Frances Southworth Goff

Frances Southworth Goff was in every respect the equal of her husband, Frederick Harris Goff. A woman of character and intelligence, she came from a family that helped to settle the portion of northeastern Ohio called the Western Reserve. Her father, William Palmer Southworth, a carpenter who arrived in Cleveland in 1836 and became a builder and small contractor, was credited with laying Cleveland’s first sidewalks and waterlines. After the Civil War, W. P. opened a general store near Public Square, the city’s downtown commons. Frances’s mother, Louisa (née Stark), was active in the suffrage movement and once headed an effort to secure signatures for women’s right to vote.

Sent by her parents to Vassar College (class of 1886), Frances Goff married Fred Goff in 1894, when she was 30 and he was 36. In addition to rearing three children, she fulfilled her role as the wife of a prominent citizen by engaging in good works. Frances was a founder of the Federation for Charity and Philanthropy, organized in January 1913 at the behest of the Cleveland Chamber of Commerce to coordinate funding of the city’s social service agencies. The federation had a 30-member board, one-third of whom had been selected by chamber officials to represent the city at large.

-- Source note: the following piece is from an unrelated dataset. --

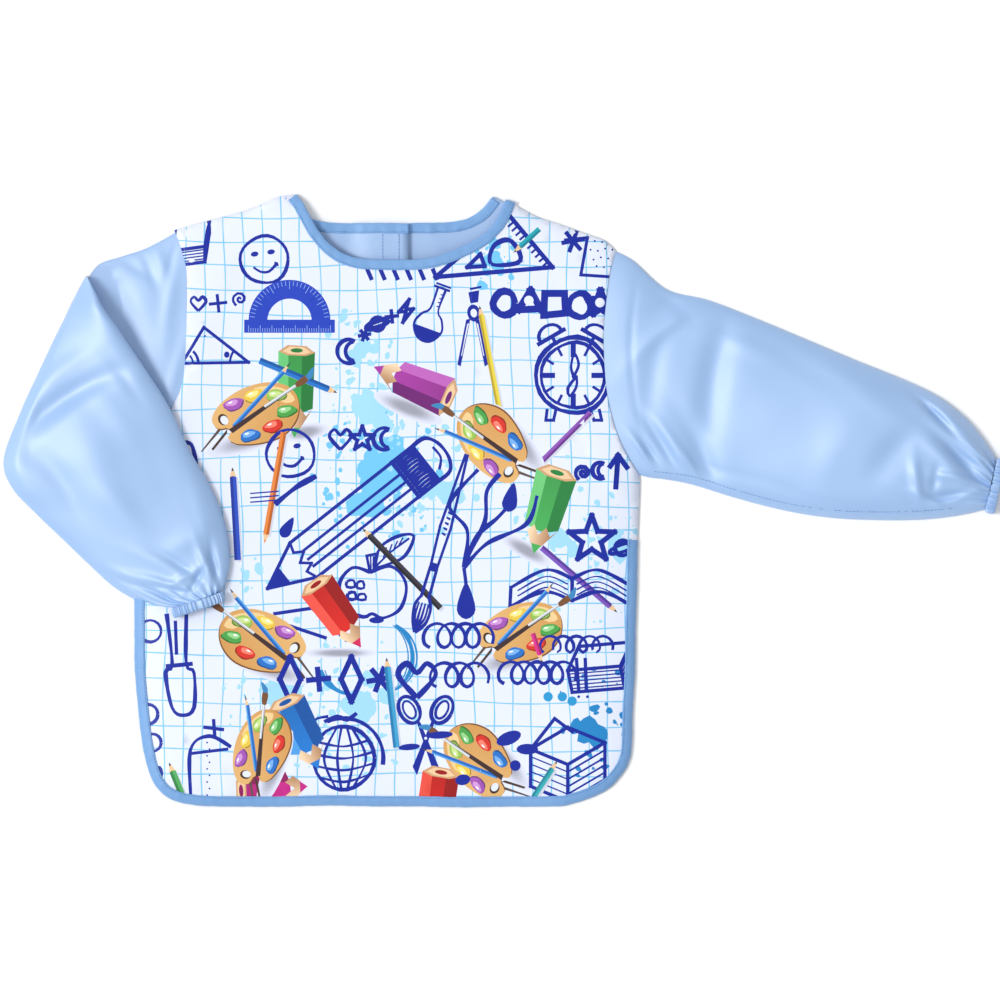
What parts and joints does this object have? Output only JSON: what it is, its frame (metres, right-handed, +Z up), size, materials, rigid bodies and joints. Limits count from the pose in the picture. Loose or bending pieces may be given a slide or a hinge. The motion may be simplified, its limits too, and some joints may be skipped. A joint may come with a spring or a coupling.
{
  "type": "artist smock apron",
  "caption": "Child's long-sleeved art smock laid flat, with bound edges, elastic cuffs, one sleeve folded over the front and a back that opens with hook-and-loop tape.",
  "frame": {"origin": "middle of the underside of the whole smock as it lies, sleeves included", "axes": "+Z up out of the printed front, +Y towards the neck, +X towards the outstretched sleeve"},
  "size_m": [0.9212, 0.5612, 0.0439],
  "materials": {
    "printed_front": "white satin-weave polyester printed with blue line drawings",
    "sleeve_satin": "light blue satin-weave polyester",
    "back_satin": "light blue satin-weave polyester, inner face",
    "binding_tape": "folded light blue bias tape",
    "hook_and_loop": "woven hook-and-loop tape",
    "cuff_elastic": "white braided elastic"
  },
  "bodies": {
    "garment_body": {"front_panel": "printed_front", "front_hem_binding": "binding_tape", "front_neck_binding": "binding_tape", "back_side_right": "back_satin", "back_side_left": "back_satin", "back_side_binding_right": "binding_tape", "back_side_binding_left": "binding_tape"},
    "back_flap_outer": {"back_flap_right": "back_satin", "flap_neck_binding_right": "binding_tape", "flap_hem_binding_right": "binding_tape", "loop_tape": "hook_and_loop"},
    "back_flap_inner": {"back_flap_left": "back_satin", "flap_neck_binding_left": "binding_tape", "flap_hem_binding_left": "binding_tape", "hook_tape": "hook_and_loop"},
    "sleeve_outstretched": {"right_sleeve": "sleeve_satin", "right_cuff_casing": "sleeve_satin", "right_cuff_elastic": "cuff_elastic"},
    "sleeve_folded": {"left_sleeve_upper": "sleeve_satin", "left_sleeve_lower": "sleeve_satin", "left_cuff_casing": "sleeve_satin", "left_cuff_elastic": "cuff_elastic"}
  },
  "joints": [
    {"name": "back_outer_open", "type": "hinge", "parent": "garment_body", "child": "back_flap_outer", "pos_m": [0.0634, -0.26344, 0], "axis": [0.0983, -0.9952, 0], "range_deg": [0, 100]},
    {"name": "back_inner_open", "type": "hinge", "parent": "garment_body", "child": "back_flap_inner", "pos_m": [-0.2666, -0.26344, 0], "axis": [0.0983, 0.9952, 0], "range_deg": [0, 50]},
    {"name": "outstretched_sleeve_fold", "type": "hinge", "parent": "garment_body", "child": "sleeve_outstretched", "pos_m": [0.126, 0.01956, 0.022], "axis": [0.0955, -0.9954, 0], "range_deg": [0, 150]},
    {"name": "folded_sleeve_swing", "type": "hinge", "parent": "garment_body", "child": "sleeve_folded", "pos_m": [-0.3082, 0.23856, 0.008], "axis": [0, 0, -1], "range_deg": [0, 40]}
  ],
  "couplings": [
    {"joint": "back_inner_open", "follows": "back_outer_open", "ratio": 0.5}
  ]
}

Mrs. Goff’s familiarity with the federation’s attempt to provide for public representation may account for her sympathetic response to an observation by a Cleveland Press editorial writer named Livy S. Richard that the Cleveland Trust board was not necessarily the best qualified judge of how to distribute the Cleveland Foundation’s funds. Fred Goff, who had sought feedback on his community trust concept from a wide range of sources, had initially dismissed Richard’s recommendation that money meant for the use of the people should be controlled by the people as “nut radicalism.” But when he showed his wife the letter he had received from the newspaperman, Frances responded, “Fred, I believe that fellow is right.” Goff revised his plan for the foundation’s governance accordingly.

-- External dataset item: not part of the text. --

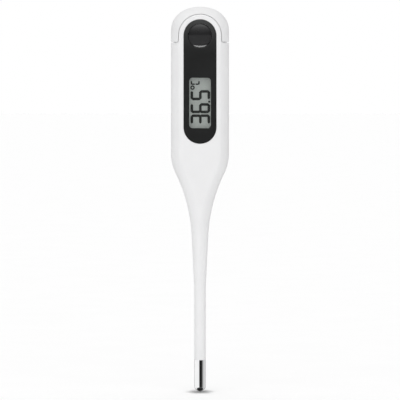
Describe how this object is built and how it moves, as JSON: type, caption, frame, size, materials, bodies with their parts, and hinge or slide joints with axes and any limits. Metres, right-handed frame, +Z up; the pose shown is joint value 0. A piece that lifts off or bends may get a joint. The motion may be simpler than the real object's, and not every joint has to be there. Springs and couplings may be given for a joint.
{
  "type": "digital thermometer",
  "caption": "Stick digital clinical thermometer with a tapered white body, metal probe tip, upright digital display, push button and pull-off battery cover.",
  "frame": {"origin": "the point of the metal probe tip, on the centre line of the probe, where the upright thermometer touches the surface", "axes": "+Z up along the body from the probe tip to the battery cover; the display and button face -Y; +X to the right seen from the front"},
  "size_m": [0.0188, 0.0108, 0.125],
  "materials": {
    "housing_plastic": "fine satin moulded ABS",
    "panel_plastic": "satin black, back-printed",
    "window_plastic": "polished clear acrylic",
    "adhesive": "double-sided foam tape",
    "button_plastic": "satin black",
    "silicone": "translucent grey silicone",
    "snap_steel": "plain spring steel",
    "polariser_film": "neutral grey-green film",
    "lcd_glass": "cut float glass",
    "reflector_film": "grey-green pearl film",
    "zebra_rubber": "striped elastomer",
    "frame_plastic": "natural white",
    "board_laminate": "green solder mask over glass epoxy",
    "epoxy": "glossy black drop",
    "chip_ceramic": "tan with tinned ends",
    "screw_steel": "zinc plated",
    "cell_steel": "nickel plated",
    "nylon": "natural nylon",
    "contact_metal": "gold-flashed phosphor bronze",
    "buzzer_brass": "rolled brass",
    "buzzer_ceramic": "silvered ceramic",
    "wire_insulation": "red and black insulation",
    "tip_steel": "mirror-polished stainless steel",
    "bead_glass": "dark coated bead",
    "enamelled_copper": "copper under enamel",
    "resin": "grey thermal resin"
  },
  "bodies": {
    "main_body": {"housing": "housing_plastic", "bezel_panel": "panel_plastic", "display_window": "window_plastic", "panel_adhesive": "adhesive", "button_seal": "silicone", "dome_switch": "snap_steel", "lcd_front_polariser": "polariser_film", "lcd_front_glass": "lcd_glass", "lcd_rear_glass": "lcd_glass", "lcd_reflector": "reflector_film", "zebra_strip": "zebra_rubber", "inner_frame": "frame_plastic", "circuit_board": "board_laminate", "controller_blob": "epoxy", "chip_components": "chip_ceramic", "board_screws": "screw_steel", "battery_holder": "frame_plastic", "cell_can": "cell_steel", "cell_cap": "cell_steel", "cell_gasket": "nylon", "positive_contact": "contact_metal", "negative_contact": "contact_metal", "buzzer_plate": "buzzer_brass", "buzzer_ceramic": "buzzer_ceramic", "buzzer_wires": "wire_insulation", "probe_tip": "tip_steel", "thermistor_bead": "bead_glass", "thermistor_leads": "enamelled_copper", "tip_potting": "resin"},
    "button": {"power_button": "button_plastic"},
    "cover": {"battery_cover": "housing_plastic"}
  },
  "joints": [
    {"name": "button_press", "type": "slide", "parent": "main_body", "child": "button", "axis": [0, 1, 0], "range_m": [0, 0.0004], "stiffness_N_per_m": 1500, "deforming": ["dome_switch", "button_seal"]},
    {"name": "cover_pull", "type": "slide", "parent": "main_body", "child": "cover", "axis": [0, 0, 1], "range_m": [0, 0.012]}
  ]
}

The year after Fred Goff’s death in 1923, Frances Goff was appointed to the Cleveland Foundation board (then called the Foundation Committee) by the mayor of Cleveland, John D. Marshall. Reappointed by Marshall and his two successors, she served on the board for nearly two decades, during which time she responded capably and wholeheartedly to the call to transform her late husband’s dreams and hopes for the usefulness of the Cleveland Foundation into reality. In contemporary terms, you might say she “got it,” writing in 1926 that the role of a community foundation was not just to support “good work being done, but to blaze new highways of progress, to do things in educational, social and civic work which challenge the imagination and arouse the ambition of the community.”

In addition to performing the Foundation Committee’s customary grantmaking duties, to which she is said to have brought a deep understanding of human needs, independence of thought and sound judgment, Goff personally interviewed hundreds of young men and women who applied to the Cleveland Foundation for scholarship aid. She conscientiously helped to draft evaluations of each candidate to be considered by the Foundation Committee.

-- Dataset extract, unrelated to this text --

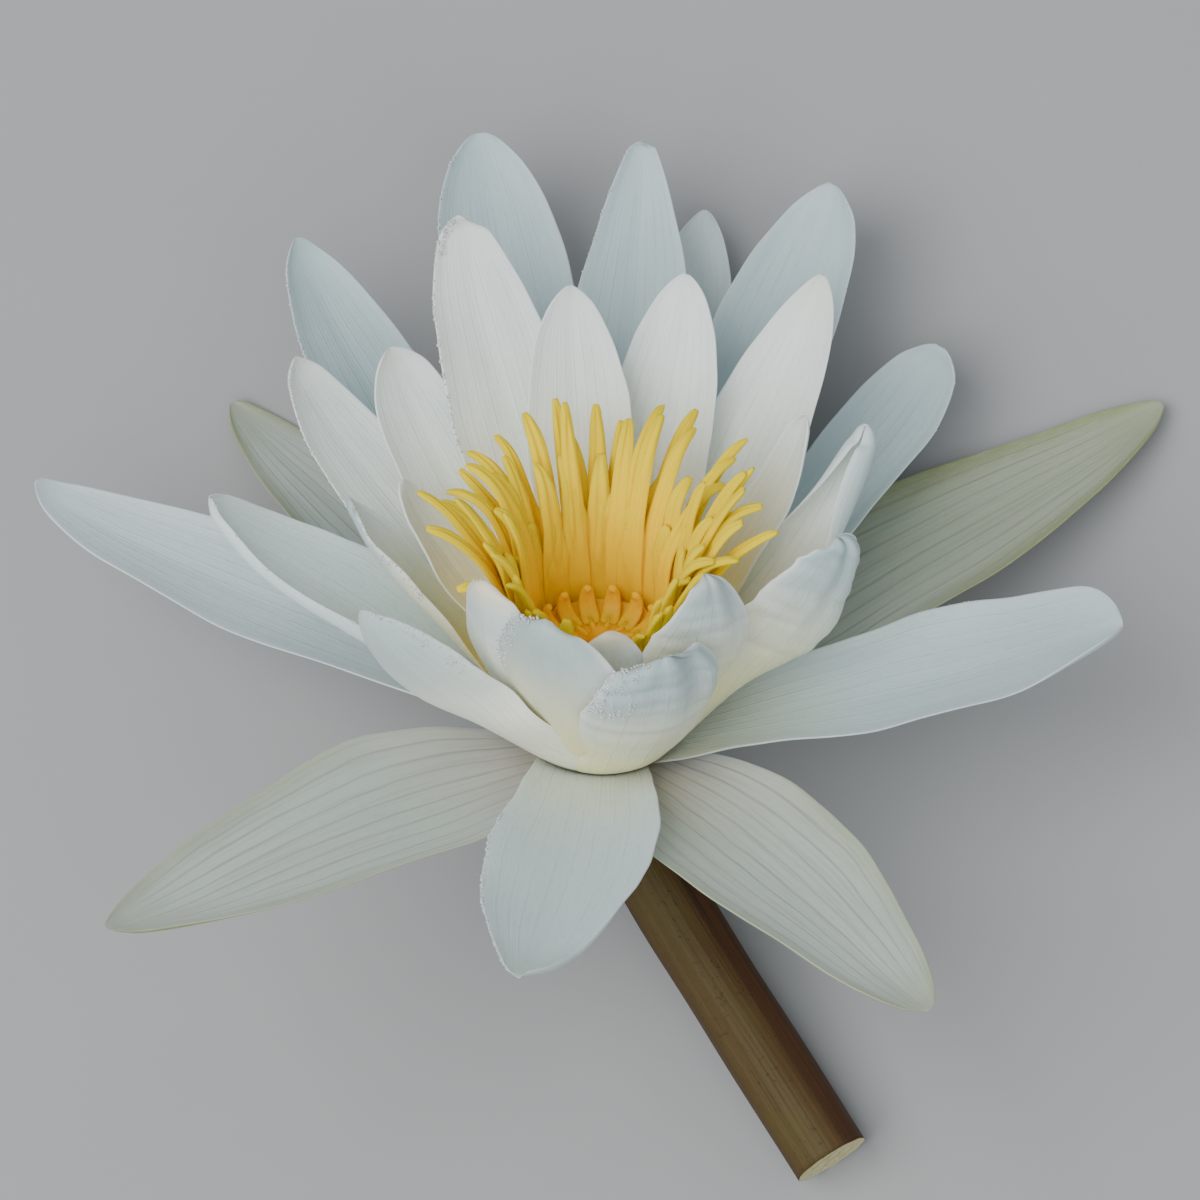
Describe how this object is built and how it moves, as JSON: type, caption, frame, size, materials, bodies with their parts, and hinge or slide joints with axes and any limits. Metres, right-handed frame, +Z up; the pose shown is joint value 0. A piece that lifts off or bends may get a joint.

Frances Goff resigned from the committee in 1942 at the age of 78. She explained that she could not in good conscience serve beyond the time when her usefulness to the foundation was in any way impaired. Leonard P. Ayres, whose tenure on the board overlapped with that of Mrs. Goff, paid a heartfelt tribute to his esteemed colleague, stating, “In the 14 years during which Mrs. Goff and I served together on the Committee, the members were of two classes, and Mrs. Goff constituted the entire first class.”

Goff died on July 12, 1956, having mourned the loss of her daughter, Frances Goff Thoburn, two years earlier. She was survived by son William S. Goff and daughter Freda Goff Waterworth, five grandchildren and two great-grandchildren.